#### [Input records]
^^^^^^^^

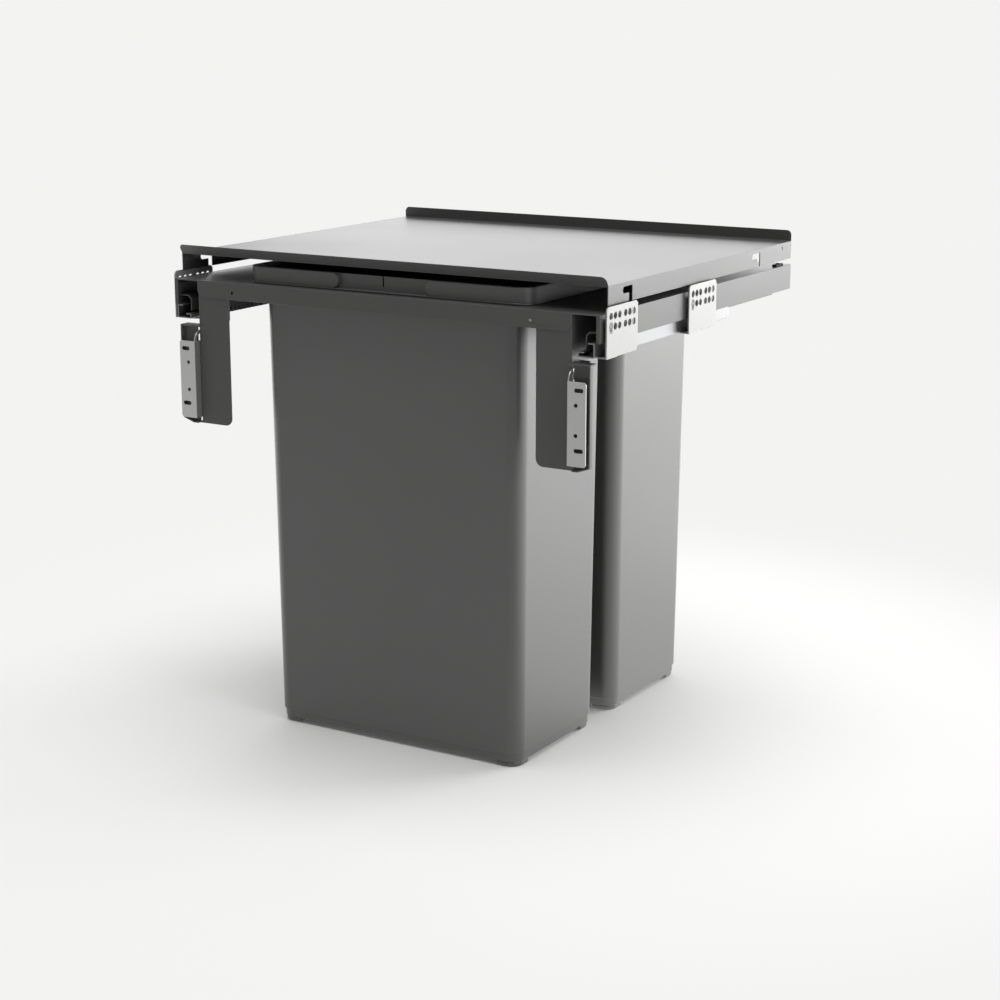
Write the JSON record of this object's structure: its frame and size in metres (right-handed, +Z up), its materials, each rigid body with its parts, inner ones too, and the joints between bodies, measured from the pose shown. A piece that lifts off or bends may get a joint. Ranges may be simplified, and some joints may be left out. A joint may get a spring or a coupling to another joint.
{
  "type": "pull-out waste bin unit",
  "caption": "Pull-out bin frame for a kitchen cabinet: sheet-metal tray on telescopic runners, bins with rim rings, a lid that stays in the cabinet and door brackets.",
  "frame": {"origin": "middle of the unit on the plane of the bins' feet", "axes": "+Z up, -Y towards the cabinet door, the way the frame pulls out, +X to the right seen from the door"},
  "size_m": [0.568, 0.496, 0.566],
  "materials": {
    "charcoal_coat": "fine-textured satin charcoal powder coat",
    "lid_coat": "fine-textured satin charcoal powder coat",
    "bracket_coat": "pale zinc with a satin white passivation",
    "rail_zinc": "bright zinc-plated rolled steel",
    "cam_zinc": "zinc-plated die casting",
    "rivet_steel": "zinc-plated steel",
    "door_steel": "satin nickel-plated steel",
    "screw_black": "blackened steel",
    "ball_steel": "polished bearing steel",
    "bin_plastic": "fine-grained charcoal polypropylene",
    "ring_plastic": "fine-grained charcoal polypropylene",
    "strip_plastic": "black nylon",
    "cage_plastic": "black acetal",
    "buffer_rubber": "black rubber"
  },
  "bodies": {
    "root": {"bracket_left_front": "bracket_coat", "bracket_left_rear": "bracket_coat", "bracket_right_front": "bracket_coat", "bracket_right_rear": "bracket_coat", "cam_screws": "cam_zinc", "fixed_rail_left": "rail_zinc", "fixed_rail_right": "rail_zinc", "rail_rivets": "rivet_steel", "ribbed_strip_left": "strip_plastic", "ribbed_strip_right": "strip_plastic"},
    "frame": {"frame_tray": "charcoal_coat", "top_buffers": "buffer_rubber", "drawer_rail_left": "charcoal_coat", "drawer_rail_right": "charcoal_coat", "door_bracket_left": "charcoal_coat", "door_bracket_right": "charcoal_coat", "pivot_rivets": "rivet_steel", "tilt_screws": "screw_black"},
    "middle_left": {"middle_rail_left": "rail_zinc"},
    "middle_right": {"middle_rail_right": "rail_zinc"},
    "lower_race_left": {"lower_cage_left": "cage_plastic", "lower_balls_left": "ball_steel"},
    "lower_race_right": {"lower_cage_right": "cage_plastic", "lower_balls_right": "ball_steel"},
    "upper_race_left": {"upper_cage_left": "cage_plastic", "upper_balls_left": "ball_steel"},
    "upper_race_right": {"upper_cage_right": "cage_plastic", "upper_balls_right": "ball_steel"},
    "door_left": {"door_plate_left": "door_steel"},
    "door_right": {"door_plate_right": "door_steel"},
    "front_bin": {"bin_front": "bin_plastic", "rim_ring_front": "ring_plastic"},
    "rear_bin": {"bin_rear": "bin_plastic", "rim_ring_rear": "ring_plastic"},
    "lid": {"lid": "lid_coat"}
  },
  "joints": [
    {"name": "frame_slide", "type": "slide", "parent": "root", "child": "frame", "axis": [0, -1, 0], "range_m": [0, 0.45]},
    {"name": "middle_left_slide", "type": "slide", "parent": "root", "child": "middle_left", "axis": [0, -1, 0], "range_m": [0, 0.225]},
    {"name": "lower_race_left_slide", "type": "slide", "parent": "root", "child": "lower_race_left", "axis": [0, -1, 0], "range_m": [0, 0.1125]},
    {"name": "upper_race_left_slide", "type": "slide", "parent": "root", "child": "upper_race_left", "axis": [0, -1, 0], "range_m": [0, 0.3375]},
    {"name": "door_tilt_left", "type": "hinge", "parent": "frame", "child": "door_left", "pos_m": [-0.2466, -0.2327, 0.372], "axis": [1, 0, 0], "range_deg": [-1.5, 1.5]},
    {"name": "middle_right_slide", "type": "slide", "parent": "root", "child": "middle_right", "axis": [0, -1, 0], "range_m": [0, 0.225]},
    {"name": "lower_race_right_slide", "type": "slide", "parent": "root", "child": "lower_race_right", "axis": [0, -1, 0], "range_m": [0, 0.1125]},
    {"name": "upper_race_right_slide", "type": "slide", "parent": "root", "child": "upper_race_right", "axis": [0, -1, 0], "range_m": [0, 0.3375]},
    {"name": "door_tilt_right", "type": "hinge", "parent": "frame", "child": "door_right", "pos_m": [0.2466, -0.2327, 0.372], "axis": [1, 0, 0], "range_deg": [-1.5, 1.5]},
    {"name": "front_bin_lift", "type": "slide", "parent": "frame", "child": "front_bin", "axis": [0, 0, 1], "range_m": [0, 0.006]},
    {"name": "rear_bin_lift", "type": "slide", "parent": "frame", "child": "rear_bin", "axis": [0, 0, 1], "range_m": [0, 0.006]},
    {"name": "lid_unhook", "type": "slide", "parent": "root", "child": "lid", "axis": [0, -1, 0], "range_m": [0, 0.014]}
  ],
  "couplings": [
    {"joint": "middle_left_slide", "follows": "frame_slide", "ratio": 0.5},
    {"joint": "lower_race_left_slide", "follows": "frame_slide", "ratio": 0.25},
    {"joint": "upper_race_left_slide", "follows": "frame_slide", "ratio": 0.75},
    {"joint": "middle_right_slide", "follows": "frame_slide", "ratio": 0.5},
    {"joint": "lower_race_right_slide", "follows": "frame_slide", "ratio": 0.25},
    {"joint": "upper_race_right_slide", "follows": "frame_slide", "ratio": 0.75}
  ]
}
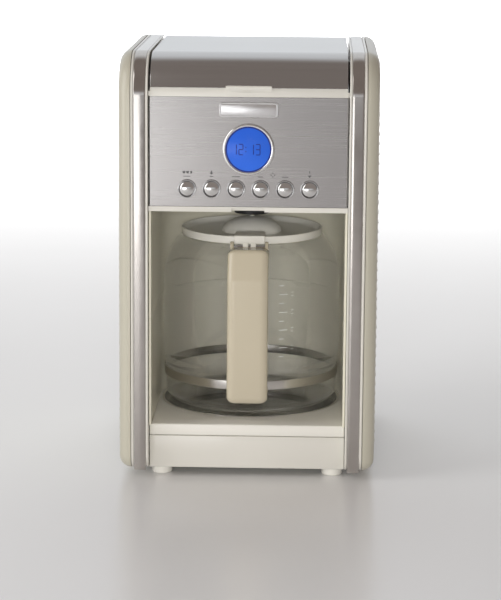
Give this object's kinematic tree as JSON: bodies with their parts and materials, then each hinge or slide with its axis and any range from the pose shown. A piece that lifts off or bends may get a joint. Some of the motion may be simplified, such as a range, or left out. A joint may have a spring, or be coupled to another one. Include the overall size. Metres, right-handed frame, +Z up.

^^^^^^^^

Return each entry from the material above exactly as it appears.

#### [Completed exercise]
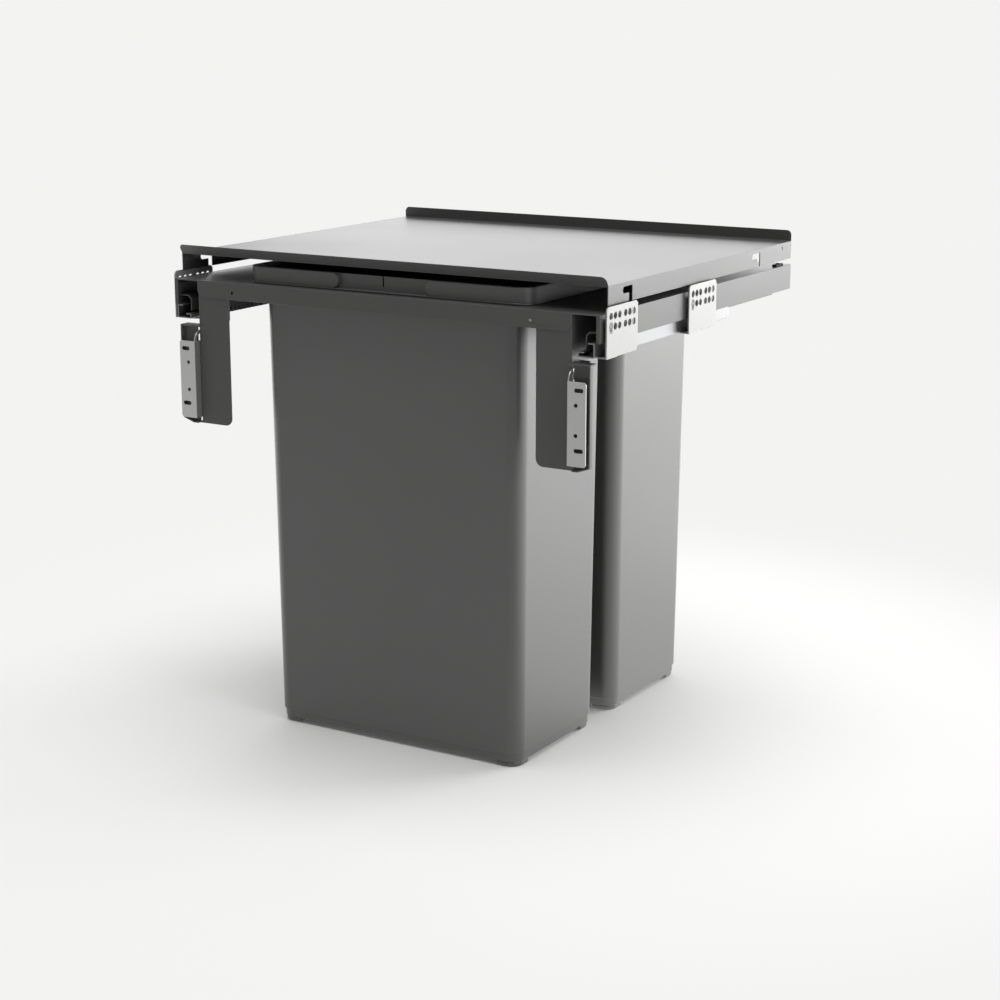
Write the JSON record of this object's structure: its frame and size in metres (right-handed, +Z up), its materials, each rigid body with its parts, inner ones too, and the joints between bodies, measured from the pose shown. A piece that lifts off or bends may get a joint. Ranges may be simplified, and some joints may be left out. A joint may get a spring or a coupling to another joint.
{
  "type": "pull-out waste bin unit",
  "caption": "Pull-out bin frame for a kitchen cabinet: sheet-metal tray on telescopic runners, bins with rim rings, a lid that stays in the cabinet and door brackets.",
  "frame": {"origin": "middle of the unit on the plane of the bins' feet", "axes": "+Z up, -Y towards the cabinet door, the way the frame pulls out, +X to the right seen from the door"},
  "size_m": [0.568, 0.496, 0.566],
  "materials": {
    "charcoal_coat": "fine-textured satin charcoal powder coat",
    "lid_coat": "fine-textured satin charcoal powder coat",
    "bracket_coat": "pale zinc with a satin white passivation",
    "rail_zinc": "bright zinc-plated rolled steel",
    "cam_zinc": "zinc-plated die casting",
    "rivet_steel": "zinc-plated steel",
    "door_steel": "satin nickel-plated steel",
    "screw_black": "blackened steel",
    "ball_steel": "polished bearing steel",
    "bin_plastic": "fine-grained charcoal polypropylene",
    "ring_plastic": "fine-grained charcoal polypropylene",
    "strip_plastic": "black nylon",
    "cage_plastic": "black acetal",
    "buffer_rubber": "black rubber"
  },
  "bodies": {
    "root": {"bracket_left_front": "bracket_coat", "bracket_left_rear": "bracket_coat", "bracket_right_front": "bracket_coat", "bracket_right_rear": "bracket_coat", "cam_screws": "cam_zinc", "fixed_rail_left": "rail_zinc", "fixed_rail_right": "rail_zinc", "rail_rivets": "rivet_steel", "ribbed_strip_left": "strip_plastic", "ribbed_strip_right": "strip_plastic"},
    "frame": {"frame_tray": "charcoal_coat", "top_buffers": "buffer_rubber", "drawer_rail_left": "charcoal_coat", "drawer_rail_right": "charcoal_coat", "door_bracket_left": "charcoal_coat", "door_bracket_right": "charcoal_coat", "pivot_rivets": "rivet_steel", "tilt_screws": "screw_black"},
    "middle_left": {"middle_rail_left": "rail_zinc"},
    "middle_right": {"middle_rail_right": "rail_zinc"},
    "lower_race_left": {"lower_cage_left": "cage_plastic", "lower_balls_left": "ball_steel"},
    "lower_race_right": {"lower_cage_right": "cage_plastic", "lower_balls_right": "ball_steel"},
    "upper_race_left": {"upper_cage_left": "cage_plastic", "upper_balls_left": "ball_steel"},
    "upper_race_right": {"upper_cage_right": "cage_plastic", "upper_balls_right": "ball_steel"},
    "door_left": {"door_plate_left": "door_steel"},
    "door_right": {"door_plate_right": "door_steel"},
    "front_bin": {"bin_front": "bin_plastic", "rim_ring_front": "ring_plastic"},
    "rear_bin": {"bin_rear": "bin_plastic", "rim_ring_rear": "ring_plastic"},
    "lid": {"lid": "lid_coat"}
  },
  "joints": [
    {"name": "frame_slide", "type": "slide", "parent": "root", "child": "frame", "axis": [0, -1, 0], "range_m": [0, 0.45]},
    {"name": "middle_left_slide", "type": "slide", "parent": "root", "child": "middle_left", "axis": [0, -1, 0], "range_m": [0, 0.225]},
    {"name": "lower_race_left_slide", "type": "slide", "parent": "root", "child": "lower_race_left", "axis": [0, -1, 0], "range_m": [0, 0.1125]},
    {"name": "upper_race_left_slide", "type": "slide", "parent": "root", "child": "upper_race_left", "axis": [0, -1, 0], "range_m": [0, 0.3375]},
    {"name": "door_tilt_left", "type": "hinge", "parent": "frame", "child": "door_left", "pos_m": [-0.2466, -0.2327, 0.372], "axis": [1, 0, 0], "range_deg": [-1.5, 1.5]},
    {"name": "middle_right_slide", "type": "slide", "parent": "root", "child": "middle_right", "axis": [0, -1, 0], "range_m": [0, 0.225]},
    {"name": "lower_race_right_slide", "type": "slide", "parent": "root", "child": "lower_race_right", "axis": [0, -1, 0], "range_m": [0, 0.1125]},
    {"name": "upper_race_right_slide", "type": "slide", "parent": "root", "child": "upper_race_right", "axis": [0, -1, 0], "range_m": [0, 0.3375]},
    {"name": "door_tilt_right", "type": "hinge", "parent": "frame", "child": "door_right", "pos_m": [0.2466, -0.2327, 0.372], "axis": [1, 0, 0], "range_deg": [-1.5, 1.5]},
    {"name": "front_bin_lift", "type": "slide", "parent": "frame", "child": "front_bin", "axis": [0, 0, 1], "range_m": [0, 0.006]},
    {"name": "rear_bin_lift", "type": "slide", "parent": "frame", "child": "rear_bin", "axis": [0, 0, 1], "range_m": [0, 0.006]},
    {"name": "lid_unhook", "type": "slide", "parent": "root", "child": "lid", "axis": [0, -1, 0], "range_m": [0, 0.014]}
  ],
  "couplings": [
    {"joint": "middle_left_slide", "follows": "frame_slide", "ratio": 0.5},
    {"joint": "lower_race_left_slide", "follows": "frame_slide", "ratio": 0.25},
    {"joint": "upper_race_left_slide", "follows": "frame_slide", "ratio": 0.75},
    {"joint": "middle_right_slide", "follows": "frame_slide", "ratio": 0.5},
    {"joint": "lower_race_right_slide", "follows": "frame_slide", "ratio": 0.25},
    {"joint": "upper_race_right_slide", "follows": "frame_slide", "ratio": 0.75}
  ]
}
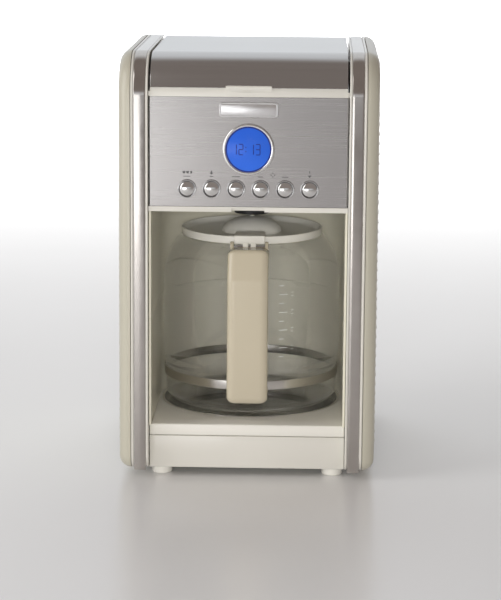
Give this object's kinematic tree as JSON: bodies with their parts and materials, then each hinge or slide with its axis and any range from the pose shown. A piece that lifts off or bends may get a joint. Some of the motion may be simplified, such as a range, or left out. A joint may have a spring, or be coupled to another one. Include the overall size. Metres, right-handed frame, +Z up.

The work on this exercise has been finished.